Before writing this speech, I actually looked up a dictionary definition of “reconciliation”, and it is the act of causing two people or two groups of people to become friendly again after a falling out, an argument or a disagreement. In other words, it is about bridging divides and moving forward together. This is precisely the opposite of what the Liberal Party and the NDP have managed to accomplish over the last 10 years. It is exactly the opposite, as they are driving a wedge between indigenous and non-indigenous Canadians, playing identity politics and prioritizing virtue signalling and rhetoric over tangible, real-world results. I see that, instead of creating a framework that would bring Canadians together as one, they created an agenda that has driven them further apart. It is breeding resentment and frustration between communities instead of bridging divides and moving together as one country, Canada.
The vision behind our nation, from the very beginning, has always been one of working together toward a common goal and of achieving together what we could not accomplish on our own. We need to once again harness that vision to bring back and realize that mythology of Canada. That includes, as an essential component, the mutually beneficial partnership between indigenous and non-indigenous Canadians, from the fur trade to the War of 1812, but for that partnership to truly flourish, private property rights must remain sacrosanct.

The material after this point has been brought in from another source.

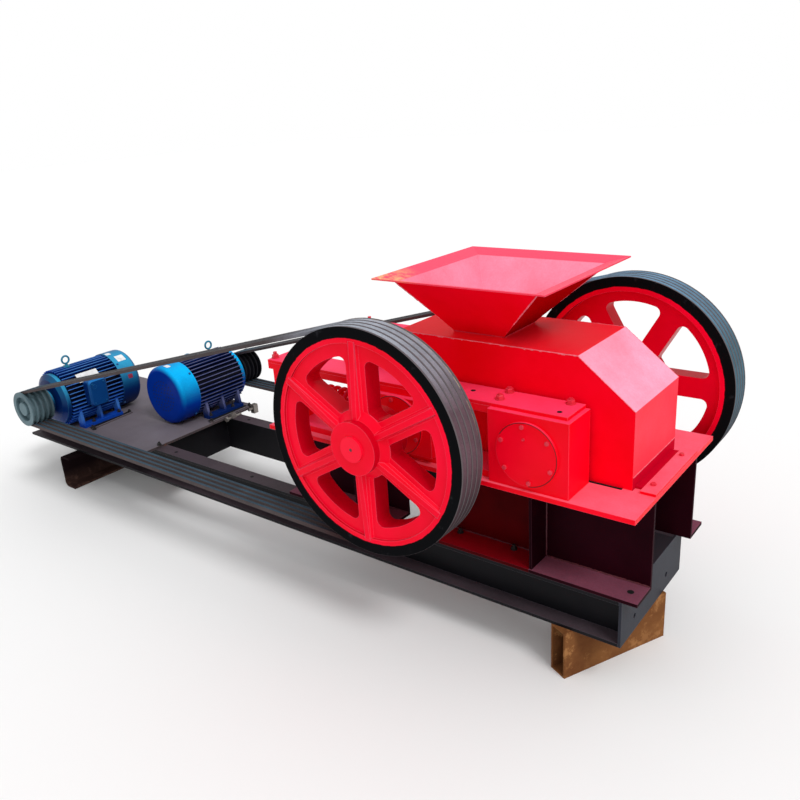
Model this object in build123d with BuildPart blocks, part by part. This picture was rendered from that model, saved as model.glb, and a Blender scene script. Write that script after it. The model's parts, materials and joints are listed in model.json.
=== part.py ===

There must be no equivocation on the part of the government. It must never allow fee simple title and the rights of private property owners to be abridged or up for debate. In each new agreement with first nations, these rights must be enshrined. In each and every court defence, the case to defend these rights must be made, and if absolutely necessary, if the courts continue to interpret legislation or the Constitution in ways that undermine Canada's sovereignty, our economic viability or the rights of individual citizens, then whatever changes that are needed in that legislation, or even the Constitution, however difficult, must be done.